After a lifetime of struggling with these issues, I am convinced the greatest contribution U.S. Catholics can make is to organize coalitions of citizens—both Catholic and non-Catholic, conservative and liberal—to develop nonideological solutions to our major political problems and then to advocate them effectively. Elected officials have attempted to do this in recent years but have routinely failed because they are completely dependent on the system they seek to reform. Sick people are seldom able to heal themselves; the same is true for sick political systems.
We have two major political successes to guide us—the civil rights movement of the 1960s and Poland’s Solidarity movement of the 1980s. In both cases great armies of citizens banded together to produce seemingly impossible changes. Both formed around a nucleus of deep Christian faith, in one case Protestant and in the other Catholic. They were two of the most successful and defining political events of the 20th century, but they represent an unfinished revolution.
A few hours before Martin Luther King Jr. was assassinated, he told a younger colleague, “In our next campaign we have to institutionalize nonviolence and take it international.” After Solidarity’s victory in Poland, Pope John Paul II began urging the international Catholic community to create a new “civilization of love.”
Neither of these great dreams will become a reality unless we form new political institutions able to provide alternatives to the current right-versus-left ideological conflict. What form these new institutions will take is unknowable at this point, but it is almost certain they will emerge. American democracy will not survive unless we find new post-ideological ways to conduct our political affairs.
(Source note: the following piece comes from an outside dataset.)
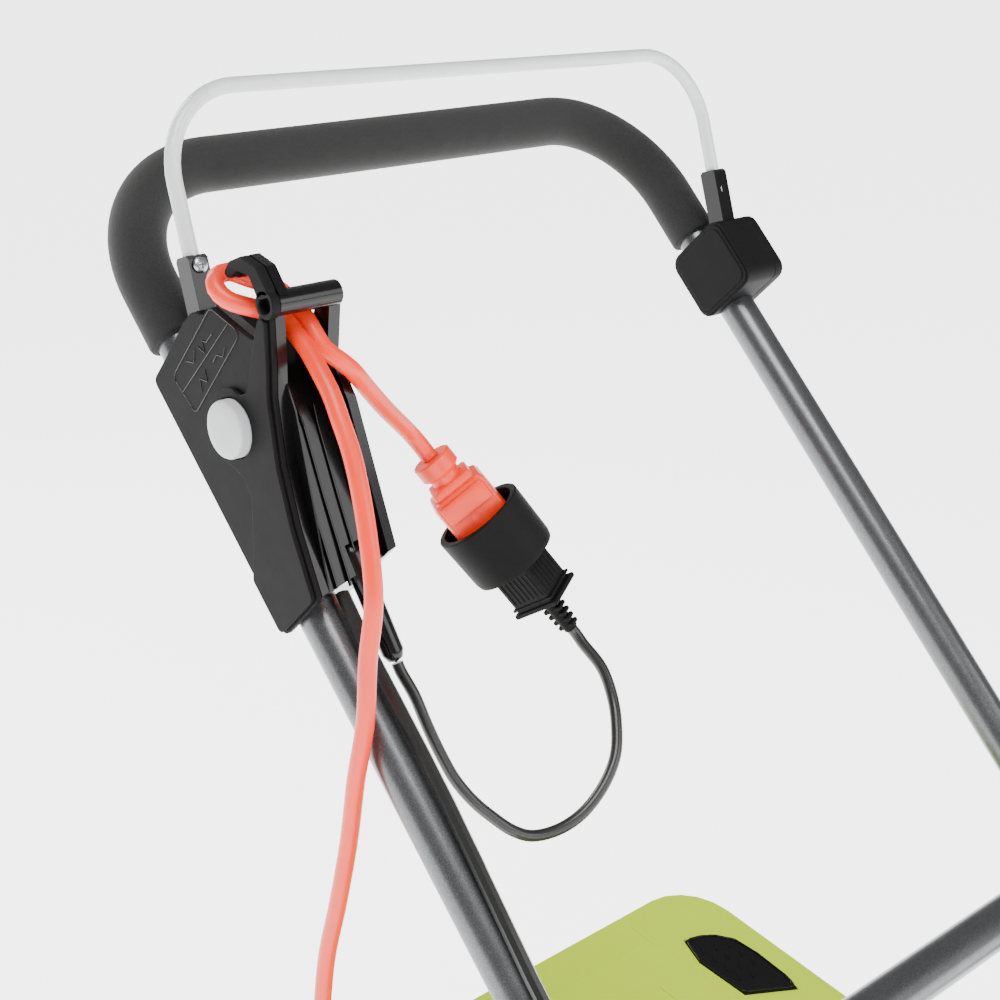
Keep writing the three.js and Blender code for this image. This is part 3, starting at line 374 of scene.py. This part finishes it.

Regardless of how we Catholic voters choose to exert our political power in the future, it seems clear we must do something more than choose between the unsatisfactory options offered us by the existing political parties. It is hardly consistent with the Catholic tradition to let those who do not share our values set our political agenda. It is even less Catholic to stand on the sidelines criticizing what others do, especially when we offer no alternatives. Democracy thrives on new ideas. Let us offer some.